> **Recorded data**
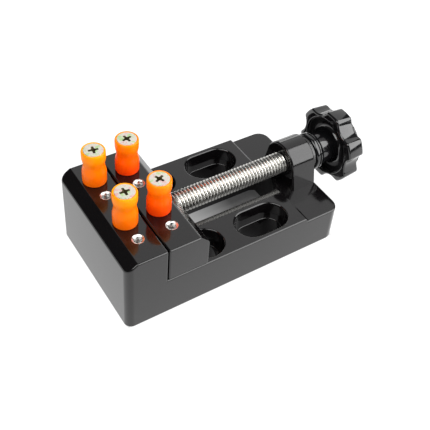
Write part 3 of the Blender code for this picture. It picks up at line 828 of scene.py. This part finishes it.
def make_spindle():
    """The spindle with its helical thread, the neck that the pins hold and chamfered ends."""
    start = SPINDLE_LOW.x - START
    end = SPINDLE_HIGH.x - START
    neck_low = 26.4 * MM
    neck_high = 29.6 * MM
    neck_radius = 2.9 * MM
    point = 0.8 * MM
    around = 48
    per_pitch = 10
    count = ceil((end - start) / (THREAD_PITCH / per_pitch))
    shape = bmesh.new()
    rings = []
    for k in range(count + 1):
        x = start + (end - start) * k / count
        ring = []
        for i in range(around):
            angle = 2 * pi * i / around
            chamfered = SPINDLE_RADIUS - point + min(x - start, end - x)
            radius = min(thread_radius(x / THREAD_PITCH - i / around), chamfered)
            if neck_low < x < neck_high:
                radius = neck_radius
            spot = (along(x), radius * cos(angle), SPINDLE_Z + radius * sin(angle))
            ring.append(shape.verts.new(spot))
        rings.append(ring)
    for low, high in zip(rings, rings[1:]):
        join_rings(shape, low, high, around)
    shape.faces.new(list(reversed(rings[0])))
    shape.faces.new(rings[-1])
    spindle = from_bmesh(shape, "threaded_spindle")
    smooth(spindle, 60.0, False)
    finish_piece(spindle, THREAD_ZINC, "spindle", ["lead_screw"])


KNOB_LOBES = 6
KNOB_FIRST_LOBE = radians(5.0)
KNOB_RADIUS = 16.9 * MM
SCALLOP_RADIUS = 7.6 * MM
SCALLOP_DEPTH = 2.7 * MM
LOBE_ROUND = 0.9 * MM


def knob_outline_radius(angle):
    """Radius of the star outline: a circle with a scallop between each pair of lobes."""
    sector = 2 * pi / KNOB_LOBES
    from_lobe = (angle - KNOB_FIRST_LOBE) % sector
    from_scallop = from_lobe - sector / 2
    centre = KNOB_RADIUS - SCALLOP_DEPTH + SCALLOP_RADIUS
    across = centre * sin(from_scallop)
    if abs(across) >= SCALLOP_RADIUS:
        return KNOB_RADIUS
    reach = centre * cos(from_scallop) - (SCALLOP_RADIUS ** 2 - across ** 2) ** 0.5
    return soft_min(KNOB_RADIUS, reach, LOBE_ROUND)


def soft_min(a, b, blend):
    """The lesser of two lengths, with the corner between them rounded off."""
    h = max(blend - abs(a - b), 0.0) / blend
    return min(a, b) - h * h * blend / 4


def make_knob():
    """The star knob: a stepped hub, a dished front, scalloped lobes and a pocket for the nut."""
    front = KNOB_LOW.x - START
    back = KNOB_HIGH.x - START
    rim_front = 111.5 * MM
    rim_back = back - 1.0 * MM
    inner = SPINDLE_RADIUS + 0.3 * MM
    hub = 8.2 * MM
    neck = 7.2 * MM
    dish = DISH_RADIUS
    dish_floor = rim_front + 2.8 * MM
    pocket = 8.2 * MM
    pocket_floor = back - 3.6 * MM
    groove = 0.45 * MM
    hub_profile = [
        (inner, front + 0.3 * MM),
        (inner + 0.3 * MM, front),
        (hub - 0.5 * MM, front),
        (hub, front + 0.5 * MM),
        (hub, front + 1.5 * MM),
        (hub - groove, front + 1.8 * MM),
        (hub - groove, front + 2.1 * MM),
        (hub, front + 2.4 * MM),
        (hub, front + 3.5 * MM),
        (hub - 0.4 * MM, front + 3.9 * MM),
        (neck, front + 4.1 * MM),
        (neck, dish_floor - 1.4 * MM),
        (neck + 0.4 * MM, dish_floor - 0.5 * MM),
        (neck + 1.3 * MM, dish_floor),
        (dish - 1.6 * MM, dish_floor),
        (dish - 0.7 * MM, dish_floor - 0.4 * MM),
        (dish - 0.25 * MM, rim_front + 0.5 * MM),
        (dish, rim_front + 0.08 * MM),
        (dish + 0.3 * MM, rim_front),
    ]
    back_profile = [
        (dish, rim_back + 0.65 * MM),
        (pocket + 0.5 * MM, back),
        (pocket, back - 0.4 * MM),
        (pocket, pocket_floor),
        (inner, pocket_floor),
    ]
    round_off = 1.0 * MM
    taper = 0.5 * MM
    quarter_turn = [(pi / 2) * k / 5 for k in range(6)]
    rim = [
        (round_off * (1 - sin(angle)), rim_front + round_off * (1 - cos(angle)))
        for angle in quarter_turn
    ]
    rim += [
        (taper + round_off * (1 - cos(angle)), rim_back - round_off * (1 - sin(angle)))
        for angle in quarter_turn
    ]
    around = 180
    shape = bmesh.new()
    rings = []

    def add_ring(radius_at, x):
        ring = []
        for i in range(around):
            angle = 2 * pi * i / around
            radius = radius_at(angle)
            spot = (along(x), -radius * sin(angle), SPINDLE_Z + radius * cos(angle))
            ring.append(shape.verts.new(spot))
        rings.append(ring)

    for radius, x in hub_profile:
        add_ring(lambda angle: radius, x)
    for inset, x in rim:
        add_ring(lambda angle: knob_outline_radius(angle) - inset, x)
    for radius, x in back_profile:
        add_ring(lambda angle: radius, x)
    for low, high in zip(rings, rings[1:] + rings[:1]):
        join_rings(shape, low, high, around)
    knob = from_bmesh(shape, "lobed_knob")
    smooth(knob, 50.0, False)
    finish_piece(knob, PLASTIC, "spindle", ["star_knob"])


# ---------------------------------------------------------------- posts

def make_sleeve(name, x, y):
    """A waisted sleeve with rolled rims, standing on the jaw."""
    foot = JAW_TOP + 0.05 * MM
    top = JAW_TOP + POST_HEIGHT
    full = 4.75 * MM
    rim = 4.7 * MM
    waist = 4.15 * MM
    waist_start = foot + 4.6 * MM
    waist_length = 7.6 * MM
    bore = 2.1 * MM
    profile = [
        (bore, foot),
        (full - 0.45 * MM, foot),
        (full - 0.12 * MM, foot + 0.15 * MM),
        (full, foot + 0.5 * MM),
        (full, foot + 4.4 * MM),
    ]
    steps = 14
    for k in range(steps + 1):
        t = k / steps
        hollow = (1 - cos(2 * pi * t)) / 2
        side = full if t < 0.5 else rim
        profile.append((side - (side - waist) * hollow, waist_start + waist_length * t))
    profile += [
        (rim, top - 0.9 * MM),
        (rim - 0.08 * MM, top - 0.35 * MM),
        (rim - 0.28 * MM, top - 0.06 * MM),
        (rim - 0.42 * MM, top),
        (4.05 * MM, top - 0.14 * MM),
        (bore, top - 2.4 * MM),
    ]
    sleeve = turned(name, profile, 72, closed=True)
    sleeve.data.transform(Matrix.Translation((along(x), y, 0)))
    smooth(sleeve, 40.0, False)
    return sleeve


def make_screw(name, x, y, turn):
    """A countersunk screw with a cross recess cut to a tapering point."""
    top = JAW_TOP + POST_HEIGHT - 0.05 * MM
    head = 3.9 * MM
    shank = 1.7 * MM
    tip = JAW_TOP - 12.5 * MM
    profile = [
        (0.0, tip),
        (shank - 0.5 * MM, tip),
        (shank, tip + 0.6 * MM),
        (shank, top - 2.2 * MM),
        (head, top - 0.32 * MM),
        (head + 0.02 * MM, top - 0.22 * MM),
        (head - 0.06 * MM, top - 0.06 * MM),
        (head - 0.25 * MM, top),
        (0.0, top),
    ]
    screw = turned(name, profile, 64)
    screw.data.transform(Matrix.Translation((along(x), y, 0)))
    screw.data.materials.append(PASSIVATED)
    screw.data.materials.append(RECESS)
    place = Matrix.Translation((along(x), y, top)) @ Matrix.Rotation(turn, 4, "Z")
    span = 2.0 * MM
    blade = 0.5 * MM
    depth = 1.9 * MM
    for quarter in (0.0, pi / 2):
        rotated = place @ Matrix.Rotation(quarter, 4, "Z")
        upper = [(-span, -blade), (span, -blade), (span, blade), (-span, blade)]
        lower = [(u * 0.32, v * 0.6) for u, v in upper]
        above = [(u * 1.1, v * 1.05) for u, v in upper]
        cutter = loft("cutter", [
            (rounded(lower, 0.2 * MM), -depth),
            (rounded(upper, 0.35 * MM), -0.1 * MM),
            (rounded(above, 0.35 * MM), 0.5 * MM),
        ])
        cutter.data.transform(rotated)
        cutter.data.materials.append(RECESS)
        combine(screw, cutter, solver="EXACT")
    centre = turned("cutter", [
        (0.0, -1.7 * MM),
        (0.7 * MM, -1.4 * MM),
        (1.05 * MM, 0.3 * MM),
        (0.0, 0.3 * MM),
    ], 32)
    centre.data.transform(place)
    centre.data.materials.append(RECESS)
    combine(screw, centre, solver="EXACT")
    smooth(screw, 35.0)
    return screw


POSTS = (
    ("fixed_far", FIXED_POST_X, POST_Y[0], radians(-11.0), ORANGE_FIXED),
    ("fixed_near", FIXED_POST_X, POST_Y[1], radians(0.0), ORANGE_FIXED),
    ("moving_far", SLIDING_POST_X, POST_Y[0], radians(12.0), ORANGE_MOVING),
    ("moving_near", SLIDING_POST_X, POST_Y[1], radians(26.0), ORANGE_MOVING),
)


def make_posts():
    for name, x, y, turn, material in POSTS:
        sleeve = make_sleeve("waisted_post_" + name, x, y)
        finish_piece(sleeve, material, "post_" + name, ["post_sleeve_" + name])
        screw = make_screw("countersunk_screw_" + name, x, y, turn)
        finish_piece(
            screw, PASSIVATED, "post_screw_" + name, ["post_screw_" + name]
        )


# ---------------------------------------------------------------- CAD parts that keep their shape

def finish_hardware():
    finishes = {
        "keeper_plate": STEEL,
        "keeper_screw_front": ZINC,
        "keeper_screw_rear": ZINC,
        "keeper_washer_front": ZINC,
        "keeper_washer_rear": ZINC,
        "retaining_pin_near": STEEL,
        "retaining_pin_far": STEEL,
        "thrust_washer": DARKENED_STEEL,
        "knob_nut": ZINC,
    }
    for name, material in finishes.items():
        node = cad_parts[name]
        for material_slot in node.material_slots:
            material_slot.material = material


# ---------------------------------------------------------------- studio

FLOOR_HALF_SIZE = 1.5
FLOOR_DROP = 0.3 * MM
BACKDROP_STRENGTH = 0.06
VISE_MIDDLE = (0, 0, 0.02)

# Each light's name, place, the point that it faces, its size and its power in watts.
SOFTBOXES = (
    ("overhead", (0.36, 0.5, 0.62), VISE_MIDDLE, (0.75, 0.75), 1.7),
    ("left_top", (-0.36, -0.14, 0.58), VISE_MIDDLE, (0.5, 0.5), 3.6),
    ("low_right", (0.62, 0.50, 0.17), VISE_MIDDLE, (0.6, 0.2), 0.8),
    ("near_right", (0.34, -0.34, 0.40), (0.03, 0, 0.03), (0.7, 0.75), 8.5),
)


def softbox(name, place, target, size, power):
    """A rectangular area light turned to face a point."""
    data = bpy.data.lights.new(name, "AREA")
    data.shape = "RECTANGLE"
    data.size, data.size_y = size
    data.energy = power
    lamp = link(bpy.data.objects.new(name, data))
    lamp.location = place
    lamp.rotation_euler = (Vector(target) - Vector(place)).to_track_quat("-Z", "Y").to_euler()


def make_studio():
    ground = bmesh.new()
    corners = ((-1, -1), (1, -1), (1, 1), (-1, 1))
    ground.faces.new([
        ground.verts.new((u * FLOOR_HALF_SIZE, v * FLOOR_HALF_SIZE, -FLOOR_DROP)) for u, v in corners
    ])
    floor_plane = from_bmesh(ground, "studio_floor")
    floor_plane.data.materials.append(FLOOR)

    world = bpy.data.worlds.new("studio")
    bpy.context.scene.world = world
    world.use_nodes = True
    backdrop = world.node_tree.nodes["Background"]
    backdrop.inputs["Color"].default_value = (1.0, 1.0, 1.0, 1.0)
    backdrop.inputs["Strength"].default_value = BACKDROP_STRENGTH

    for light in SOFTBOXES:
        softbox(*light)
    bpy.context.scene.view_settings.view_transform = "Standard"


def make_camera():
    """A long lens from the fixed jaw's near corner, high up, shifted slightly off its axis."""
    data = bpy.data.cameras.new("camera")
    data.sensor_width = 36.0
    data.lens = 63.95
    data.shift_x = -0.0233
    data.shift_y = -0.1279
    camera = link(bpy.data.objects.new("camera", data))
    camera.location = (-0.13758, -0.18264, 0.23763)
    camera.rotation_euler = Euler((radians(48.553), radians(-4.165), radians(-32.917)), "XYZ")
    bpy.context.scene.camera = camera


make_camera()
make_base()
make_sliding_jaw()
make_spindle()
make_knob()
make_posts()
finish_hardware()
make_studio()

> **Requirement**
Select and copy each line from the data that includes the word "finishes".

> **Solution to this problem**
Write part 3 of the Blender code for this picture. It picks up at line 828 of scene.py. This part finishes it.
    finishes = {
    for name, material in finishes.items():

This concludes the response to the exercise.